To flesh out the settings for these words, Adam Cohen called on a large company of collaborators, including some who had worked with his father, such as the virtuoso Spanish guitarist and laúd player Javier Más; the singers Jennifer Warnes and Sharon Robinson; Patrick Leonard, who created much of the music for Popular Problems, released in 2014; and Michael Chaves, who mixed and played on You Want It Darker. The tracks were worked on in Los Angeles, Montreal and Berlin, enabling members of André de Ridder’s s t a r g a z e orchestra and the Shaar Hashomayim male-voice choir to give their contributions.
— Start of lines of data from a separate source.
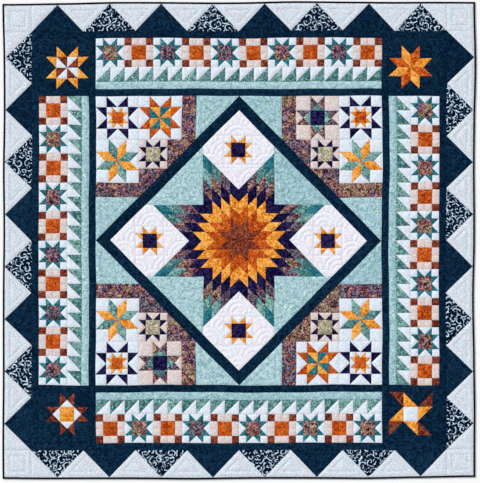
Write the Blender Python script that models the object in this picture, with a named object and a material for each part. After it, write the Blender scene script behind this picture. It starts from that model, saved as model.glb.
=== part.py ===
"""A star quilt blanket, laid flat with its pieced face up.

The quilted body is one cloth, sewn through its top, filling and backing. Four strips of binding fold over its edges.
The pieced face is set out in units of one small square, from the middle of the quilt: u runs right, v runs up.
"""
from math import ceil, cos, hypot, pi, sin, sqrt

import bmesh
import bpy
import numpy as np
from mathutils import Vector
from mathutils.geometry import delaunay_2d_cdt

# Driving sizes, in metres
WIDTH = 2.515  # along X
LENGTH = 2.540  # along Y
BODY_BOTTOM = 0.0
SEAM_TOP = 0.0040  # top of the cloth in a seam or a quilting line
LOFT = 0.0026  # how far a wide patch rises over its seams
QUILTED_RISE = 0.0004  # a quilting line lies this much over a seam
BINDING_WIDE = 0.0095  # what each leg of the folded binding covers
BINDING_CLOTH = 0.0010  # two layers and a turned edge
BINDING_TOP = 0.0050
GAP = 0.0003
FOOT_STEP = 0.0045  # from the binding's inner edge to where the backing meets the floor
SAME_PLACE = 0.0001
NOTHING = 1e-5  # in layout units

# Layout of the pieced face, in units of one small square
HALF = 33
UNIT_WIDE = WIDTH / 2 / HALF
UNIT_LONG = LENGTH / 2 / HALF
BORDER = 29  # inner edge of the dogtooth border
TEETH = 8  # teeth on each side of the border
BAND = 28  # inner edge of the navy band
CORNER = 20  # inner edge of the corner squares, and of the square frame
BLOCKS = 24  # inner edge of the row of small blocks
SMALL_BLOCK = 4
SAWTOOTH = 22  # inner edge of the sawtooth row
TOOTH = 2
FRAME = 21  # outer edge of the square frame
STAR_BLOCK = 6
DIAMOND_OUT = 20
DIAMOND_IN = 18
LONE_STAR = 12  # half of the square that the big star fills
RHOMBS = 4  # small rhombs along each edge of a point of the big star
POINT_SIDE = LONE_STAR * 2 / (2 + sqrt(2))
GOLD_STAR = 12.5  # how far the four small stars lie from the middle
SHELL = 2  # radius of a quilted shell
SHELL_STEPS = 4
LONGEST_EDGE = 3

# How far each edge of the quilt stands out from straight, in millimetres, at even steps from its low end to its high end
EDGE_WAVES = {
    "top": (-9, -4, 0, 1, 0, 4, 4, 2, 0),
    "left": (2, 2, 2, 0, -1, 0, -4, -2, 2),
    "bottom": (0, 1, 3, 3, 0, 1, 0, -4, -8),
    "right": (2, 3, -2, -5, -1, -1, 1, 6, 2),
}
SIDES = ("top", "left", "bottom", "right")  # each is a quarter turn on from the one before
SEWING_DRIFT = 0.0015  # how far the seams wander


def clear_scene():
    for old in list(bpy.data.objects):
        bpy.data.objects.remove(old, do_unlink=True)


def turned(point, quarters):
    """A point turned anticlockwise about the middle of the quilt."""
    u, v = point
    for _ in range(quarters % 4):
        u, v = -v, u
    return u, v


def edge_wave(side, along):
    """How far one edge stands out, in metres, with along from -1 to 1."""
    waves = EDGE_WAVES[side]
    place = (along + 1) / 2 * (len(waves) - 1)
    low = min(max(int(place), 0), len(waves) - 2)
    part = min(max(place - low, 0), 1)
    eased = part * part * (3 - 2 * part)
    return (waves[low] * (1 - eased) + waves[low + 1] * eased) / 1000


def uneven(point):
    """A point of the layout in metres, with the drift of the seams and the waves of the edges."""
    u, v = point
    right, up = u / HALF, v / HALF
    x = u * UNIT_WIDE + SEWING_DRIFT * sin(0.31 * v + 0.9) * cos(0.17 * u)
    y = v * UNIT_LONG + SEWING_DRIFT * sin(0.27 * u - 0.4) * cos(0.19 * v)
    x += edge_wave("right", up) * max(right, 0) ** 3 - edge_wave("left", up) * max(-right, 0) ** 3
    y += edge_wave("top", right) * max(up, 0) ** 3 - edge_wave("bottom", right) * max(-up, 0) ** 3
    return x, y


def stations():
    """Places along one side where the body and its binding share points: the border's seams and halfway between."""
    half_tooth = BORDER / TEETH / 2
    between = [-BORDER + half_tooth * i for i in range(4 * TEETH + 1)]
    corner = (HALF + BORDER) / 2
    return [-HALF, -corner] + between + [corner, HALF]


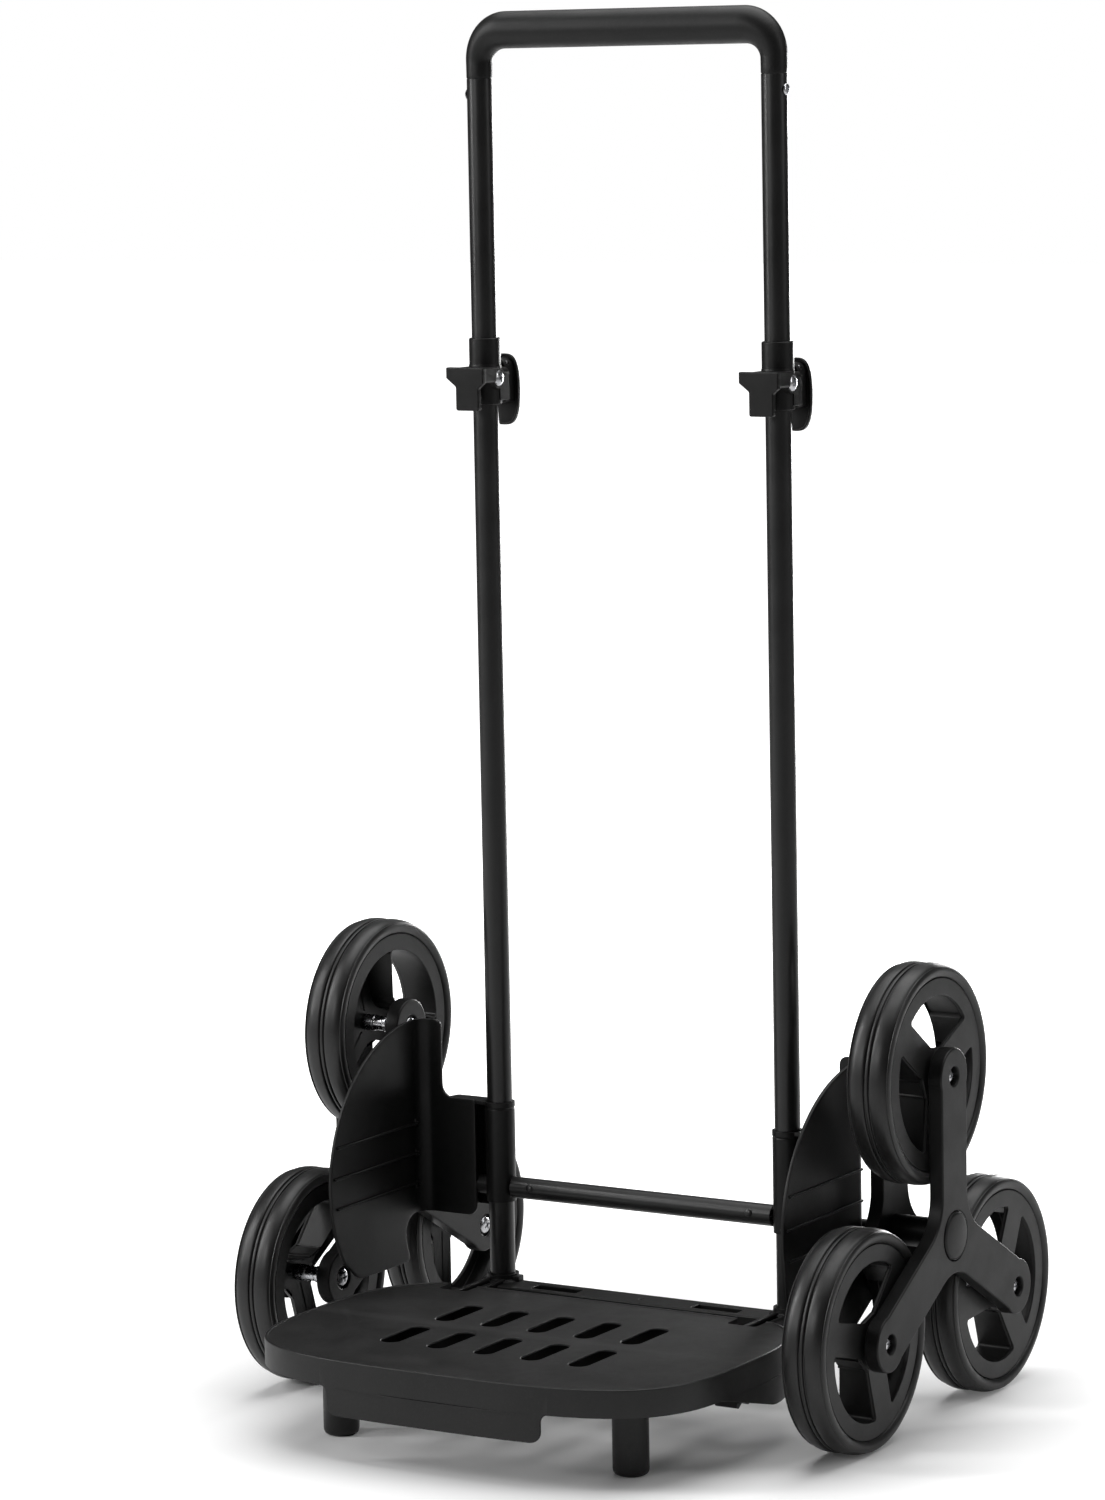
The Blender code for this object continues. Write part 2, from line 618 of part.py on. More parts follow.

If this makes it seem like a large-scale project, that is not how the result sounds. Thanks For The Dance has the intimacy that characterised Songs Of Leonard Cohen and Songs From A Room half a century ago, only rarely making the listener conscious of the resources at Adam Cohen’s command.
“Happens To The Heart” is the opening track, the album’s longest and most fully realised piece, with one strong deadpan verse following another: “I was always working steady/But I never called it art/It was just some old convention/Like the horse before the cart/I had no trouble betting/On the Flood against the Ark/You see I knew about the ending/What happens to the heart.” Más weaves in and out, his nimble picking on the laúd (a lute-like instrument) making him sound like a Moorish Mark Knopfler, while Daniel Lanois selects precisely the right minimalist piano notes to underscore the song’s deliberate cadence. When the sound swells, it still seems weightless.
“It’s Torn” uses a subdued Morricone-like guitar twang for a lyric of unsettling sensuality: “You kick off your sandals and shake off your hair/It’s torn where you’re dancing, it’s torn everywhere/…It’s torn where there’s beauty, it’s torn where there’s death/It’s torn where there’s mercy but torn somewhat less/It’s torn in the highest from kingdom to crown/The messages fly but the network is down.” Even more powerful is “Puppets”, which opens with an evocation of fascism – “Germans puppets burned the Jews/Jewish puppets did not choose” – before bringing the picture closer to home and up to date: “Puppet presidents command/Puppet troops to burn the land…”
This is doggerel, but it packs a punch, particularly when counterpointed by a sombre choral arrangement and the sound of a distant tolling. “The Hills”, co-produced with Adam Cohen by Patrick Watson, is the most lavish piece, building at a stately pace to a dramatic climax, a little reminiscent of a vintage Roy Orbison 45. “The Nights Of Santiago” gets right down to business, with flamenco guitar and handclapping: “Behind a fine embroidery/Her nipples rose like bread/Then I took off my necktie/And she took off her dress/My belt and pistol set aside/We tore away the rest.” When Lennie says that nipples rise like bread, we must take his word for it.
Sometimes the ageing poet is so gloomy that you just have to laugh, in the fairly certain knowledge that he would have been chuckling along with you. “I sit in my chair, I look at the street/The neighbour returns my smile of defeat,” he says in “The Goal”, a 72-second haiku which amounts to a final reckoning but ends on a note of twisted optimism: “No-one to follow/And nothing to teach/Except that the goal/Falls short of the reach.” And the short overall playing time is immaterial: brevity can be the soul of poetry, too. There is no lack of substance here, brought to us with care by a devoted son.